In contrast, he says, research 'can take place anywhere'. 'Lots of the best research does not take place in universities,' he claims. 'It takes place in institutions, charitable laboratories, foundation laboratories and (private) industries.'

The self-professed libertarian has published two books - the most recent being the 2008 publication Sex, Science And Profits - which argue that the private and philanthropic sectors in Britain, the United States and even Singapore are responsible for more scientific and technological innovation than what they are given credit for. Both books also argue that government funding for science crowds out private activity rather than add to it.

To be fair, he says, it is possible and even desirable for both research and teaching to be done well within a university. 'It helps keep teaching and scholarship up to date and provides a richer environment for the students.'

However, within the British higher education system at least, the research-centred incentives turn it into a 'zero sum game' at the expense of teaching. The only exceptions are Oxford and Cambridge, which he thinks shine on both counts.

He concedes that that may be because they are relatively well-endowed. Cambridge has an endowment fund of £4 billion and Oxford £3 billion. These sums are about four times that held by the National University of Singapore, which had S$2.01 billion in its kitty in March this year.
'That tells us that if universities want to do a proper job, they ought to start doing something about endowments. Oxford and Cambridge are special. But rather than dismiss them, we should all be trying to model ourselves on them.'

Ask him how universities should grow their endowment funds, and he draws out his breath in a long baritone. 'Now that's difficult because the only country that has succeeded in doing that really well is the United States of America.'

He thinks it is because 'when you pay a lot of money to do something, you tend to value it greatly'.

'The paradox is, the more expensive the (university) fees, the more likely it is that people want to donate (to the university) afterwards.'

He cites as evidence the schooling system in 19th-century England, where parents had to pay full fees to educate their charges. 'Levels of attendance went up, levels of truancy went down, the amount of homework that parents demanded and made sure their children did went up.'
To him, paying fees is an expression of ownership that heightens 'the mutual commitment to the activity'.

In contrast, when university education is funded through taxes and made free to students, 'you actually institutionalise irresponsibility'. It also makes people less inclined to donate to universities.

But how will his 'pull out and make them pay up' endowment-raising strategy play out in a country like Singapore, which was placed 91st out of 153 countries earlier this year in terms of its people's willingness to donate time and money?

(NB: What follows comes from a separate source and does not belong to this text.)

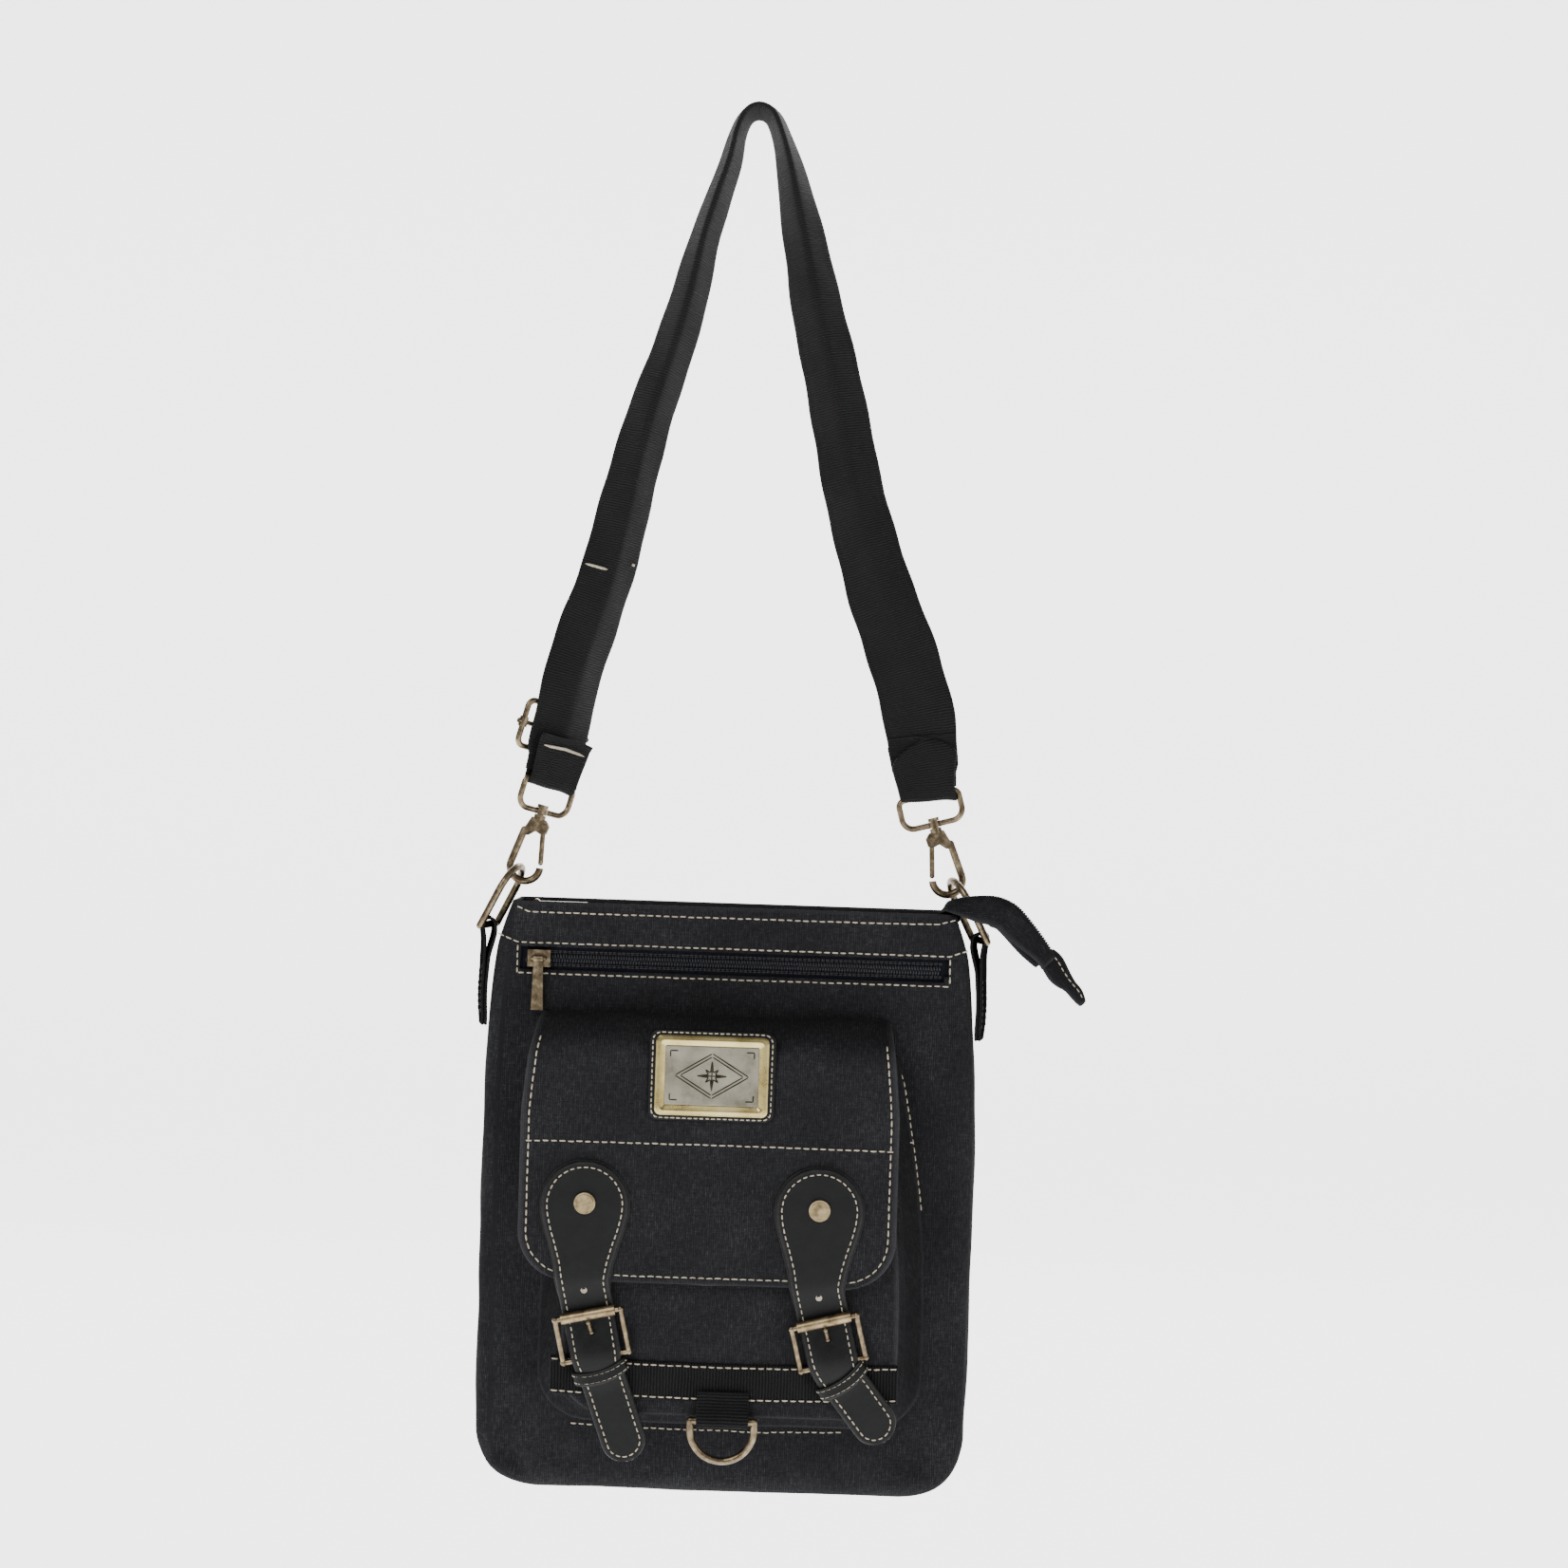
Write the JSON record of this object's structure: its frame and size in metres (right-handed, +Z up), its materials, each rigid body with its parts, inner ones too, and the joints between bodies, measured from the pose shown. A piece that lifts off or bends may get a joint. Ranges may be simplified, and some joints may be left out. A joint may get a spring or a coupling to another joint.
{
  "type": "crossbody purse",
  "caption": "Canvas crossbody purse with cargo pocket, buckled flap, zips and a webbing shoulder strap on snap hooks.",
  "frame": {"origin": "underside of the shoulder strap at its top, where a peg or shoulder carries it", "axes": "+Z up along the hanging bag, -Y out of the front, +X to the viewer's right"},
  "size_m": [0.3233, 0.0877, 0.743],
  "materials": {
    "canvas": "matte",
    "lining": "matte",
    "webbing": "matte",
    "zip_tape": "matte",
    "zip_coil": "satin",
    "leather": "satin",
    "antique_brass": "satin",
    "bright_brass": "polished",
    "magnet_steel": "satin"
  },
  "bodies": {
    "strap": {"strap_webbing": "webbing", "strap_slider": "antique_brass", "strap_slider_bar": "antique_brass", "eye_left": "antique_brass", "eye_right": "antique_brass"},
    "hook_left": {"hook_left": "antique_brass", "gate_pin_left": "antique_brass", "gate_spring_left": "magnet_steel"},
    "hook_right": {"hook_right": "antique_brass", "gate_pin_right": "antique_brass", "gate_spring_right": "magnet_steel"},
    "gate_left": {"gate_left": "antique_brass"},
    "gate_right": {"gate_right": "antique_brass"},
    "bag": {"side_tab_left": "leather", "side_tab_right": "leather", "front_panel": "canvas", "back_panel": "canvas", "gusset": "canvas", "lining": "lining", "top_zip_front": "canvas", "top_zip_back": "canvas", "top_zip_tape": "zip_tape", "top_zip_coil": "zip_coil", "top_zip_tail": "canvas", "top_zip_end": "canvas", "front_zip_tape": "zip_tape", "front_zip_coil": "zip_coil", "front_zip_bag": "lining", "pocket_front": "canvas", "pocket_gusset": "canvas", "pocket_band": "webbing", "pocket_loop": "webbing", "snap_sockets": "magnet_steel"},
    "ring_left": {"side_ring_left": "antique_brass"},
    "ring_right": {"side_ring_right": "antique_brass"},
    "front_ring": {"front_ring": "antique_brass"},
    "top_slider": {"top_slider": "antique_brass"},
    "top_pull": {"top_pull": "antique_brass"},
    "front_slider": {"front_slider": "antique_brass"},
    "front_pull": {"front_pull": "antique_brass"},
    "flap": {"flap_panel": "canvas", "flap_facing": "canvas", "badge_patch": "leather", "badge_frame": "bright_brass", "badge_plate": "antique_brass", "buckle_strap_left": "leather", "buckle_strap_right": "leather", "rivet_caps": "bright_brass", "snap_studs": "magnet_steel"},
    "buckle_left": {"strap_end_left": "leather", "keeper_left": "leather", "buckle_frame_left": "antique_brass", "buckle_prong_left": "antique_brass"},
    "buckle_right": {"strap_end_right": "leather", "keeper_right": "leather", "buckle_frame_right": "antique_brass", "buckle_prong_right": "antique_brass"},
    "roller_left": {"buckle_roller_left": "antique_brass"},
    "roller_right": {"buckle_roller_right": "antique_brass"}
  },
  "joints": [
    {"name": "hook_left_swivel", "type": "hinge", "parent": "strap", "child": "hook_left", "pos_m": [-0.1053, 0, -0.376], "axis": [0.2588, 0, 0.9659], "range_deg": [-8, 20]},
    {"name": "gate_left_hinge", "type": "hinge", "parent": "hook_left", "child": "gate_left", "pos_m": [-0.10409, 0, -0.38461], "axis": [0, 1, 0], "range_deg": [0, 12], "stiffness_Nm_per_rad": 0.02, "springref_deg": -17.19},
    {"name": "hook_right_swivel", "type": "hinge", "parent": "strap", "child": "hook_right", "pos_m": [0.1053, 0, -0.376], "axis": [-0.2588, 0, 0.9659], "range_deg": [-20, 12]},
    {"name": "gate_right_hinge", "type": "hinge", "parent": "hook_right", "child": "gate_right", "pos_m": [0.10409, 0, -0.38461], "axis": [0, -1, 0], "range_deg": [0, 12], "stiffness_Nm_per_rad": 0.02, "springref_deg": -17.19},
    {"name": "bag_swing", "type": "hinge", "parent": "strap", "child": "bag", "pos_m": [0, 0, -0.41319], "axis": [1, 0, 0], "range_deg": [-30, 30]},
    {"name": "ring_left_hinge", "type": "hinge", "parent": "bag", "child": "ring_left", "pos_m": [-0.1313, -0.0032, -0.437], "axis": [-0.2079, -0.9781, 0], "range_deg": [-2, 2]},
    {"name": "ring_right_hinge", "type": "hinge", "parent": "bag", "child": "ring_right", "pos_m": [0.1313, -0.0032, -0.437], "axis": [-0.2079, 0.9781, 0], "range_deg": [-2, 2]},
    {"name": "front_ring_hinge", "type": "hinge", "parent": "bag", "child": "front_ring", "pos_m": [0.003, -0.0508, -0.686], "axis": [-1, 0, 0], "range_deg": [0, 100]},
    {"name": "top_slider_slide", "type": "slide", "parent": "bag", "child": "top_slider", "axis": [1, 0, 0], "range_m": [0, 0.19]},
    {"name": "top_pull_hinge", "type": "hinge", "parent": "top_slider", "child": "top_pull", "pos_m": [-0.106, -0.004, -0.4245], "axis": [0, -1, 0], "range_deg": [0, 72]},
    {"name": "front_slider_slide", "type": "slide", "parent": "bag", "child": "front_slider", "axis": [1, 0, 0], "range_m": [0, 0.206]},
    {"name": "front_pull_hinge", "type": "hinge", "parent": "front_slider", "child": "front_pull", "pos_m": [-0.102, -0.0241, -0.453], "axis": [-1, 0, 0], "range_deg": [0, 150]},
    {"name": "flap_hinge", "type": "hinge", "parent": "bag", "child": "flap", "pos_m": [-0.008, -0.022, -0.4815], "axis": [-1, 0, 0], "range_deg": [0, 90]},
    {"name": "buckle_left_bend", "type": "hinge", "parent": "flap", "child": "buckle_left", "pos_m": [-0.071, -0.0551, -0.6155], "axis": [-1, 0, 0], "range_deg": [0, 70]},
    {"name": "roller_left_spin", "type": "hinge", "parent": "buckle_left", "child": "roller_left", "pos_m": [-0.06747, -0.0565, -0.63213], "axis": [0.9781, 0, 0.2079], "continuous": true},
    {"name": "buckle_right_bend", "type": "hinge", "parent": "flap", "child": "buckle_right", "pos_m": [0.0495, -0.0551, -0.6155], "axis": [-1, 0, 0], "range_deg": [0, 70]},
    {"name": "roller_right_spin", "type": "hinge", "parent": "buckle_right", "child": "roller_right", "pos_m": [0.05361, -0.0565, -0.63199], "axis": [0.9703, 0, 0.2419], "continuous": true}
  ]
}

He sighs and says: 'It's one of the prices you pay for a very paternalistic society.' One of the consequences of living in a society like Singapore, where 'the state is seen as the ultimate provider, like a sort of Earth mother', is that it takes away from people 'the belief in the responsibility of providing these goods themselves', he says.

To make his point, he cites the 'fabulous' art galleries in the United States.

'Almost all the art galleries in America, like The Metropolitan Museum of Art in New York or the National Gallery of Art in Washington, are supplied by philanthropists to compensate for the lack of government funding...The art galleries in America are the best in the world.'

But he thinks the same may yet happen in Singapore.

'If the Singapore Government identified an area where it just wouldn't support...if it said, 'If the people in Singapore want a symphony orchestra, they are going to have to pay for it themselves', I bet you people will pay for it.'

[Social services?]

Some multimillionaire will cough up the money as long as he gets due recognition for the donation, he predicts.

He concedes that each tycoon will have his or her agenda. But then, 'everyone has an agenda; the government has an agenda'. In the end, he says, all these competing interests even out as long as there are enough diverse sources of funds. Contrary to what people think, he says, market-based societies support rather than kill philanthropy. A nation's 'moral health' is tied intimately to its 'economic health'.

'Markets work only if - and Singapore is a perfect example - people are honest, trustworthy, if their word is their bond... Market economies are based on societies of law-abiding, morally good people.'

Hence, a healthy market society produces rich people 'animated by these moral goods'.

'Like everyone else, they want recognition,' he says. 'That spills over very quickly into philanthropy.'

With the right tax incentives, 'a country like Singapore can produce philanthropy in big amounts'.

Provided, of course, the Government doesn't crowd them out.